The king was evidently the puppet of more vicious minds, being blessed with but a feeble reasoning faculty of his own. After reading his equivocative answer, and as the lord mayor and the city representatives were withdrawing, the vacuity of his intellect made itself manifest—for it is asserted in contemporaneous accounts, “His Majesty instantly turned round to his courtiers, and burst out laughing. Nero fiddled while Rome was burning.”
The reception accorded to these petitions being far from such as their gravity demanded, fresh agitations commenced in the metropolis and in the provinces, and, on March 30th, Horne Tooke delivered a remarkable address to the freeholders of the county of Middlesex, in which he graphically described both the murders he had seen committed and the conduct of the justices of the peace, who said the ministerial instructions were for the soldiers to fire, and referred to the partiality shown on the trials and the defences made at the expense of Government when it was endeavoured to bring the guilty to justice. At this meeting, “An Address, Remonstrance, and Petition of the Freeholders of Middlesex” was drawn up for presentation, in which it was urged on the king—
“that a secret and malignant influence had thwarted and defeated almost every measure which had been attempted for the benefit of his subjects, and had given rise to measures totally subversive of the Liberties and Constitution of these once flourishing and happy kingdoms.”

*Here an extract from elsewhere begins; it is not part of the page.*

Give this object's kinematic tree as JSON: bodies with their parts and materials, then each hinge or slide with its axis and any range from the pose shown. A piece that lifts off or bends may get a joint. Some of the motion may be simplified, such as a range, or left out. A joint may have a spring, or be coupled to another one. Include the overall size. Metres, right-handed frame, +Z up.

“It is not for any light or common grievances that we presume thus repeatedly to interrupt your Majesty’s quiet with our complaints. It is not the illegal oppression of an individual; it is not the partial invasion of our property; it is not the violation of any single law of which we complain, but it is a violation which at one stroke deprives us of the only constitutional security of our Fortunes, Liberties, and Lives.
“Your Majesty’s servants have attacked our Liberties in the most vital part; they have torn away the heart-strings of the Constitution, and have made those men our destruction, whom the laws have appointed as the immediate guardians of our Rights and Liberties.
“The House of Commons, by their determination at the last election for this county, have assumed a power to overrule at pleasure the fundamental Right of Election, which the Constitution has placed in other hands, those of their Constituents, and from whence alone their whole authority is derived; a power by which the law of the land is at once overturned and resolved into the will and pleasure of a majority of one House of Parliament. And if this pretended power is exercised to the full extent of the principles, that House can no longer be a Representative of the people, but a separate body, altogether independent of them, self-existing, and self-elected.
“These proceedings have totally destroyed the confidence of your Majesty’s subjects in one essential branch of the legislative power, and if that branch is chosen in a manner not agreeable to the laws and constitution of the kingdom, the authority of Parliament itself must suffer extremely, if not totally perish.”
The remonstrance from which the above paragraphs are extracted was, together with a petition from the county of Kent, presented to His Majesty at St. James’s; both being received and handed to the lord of the bedchamber in waiting; but no answer was returned.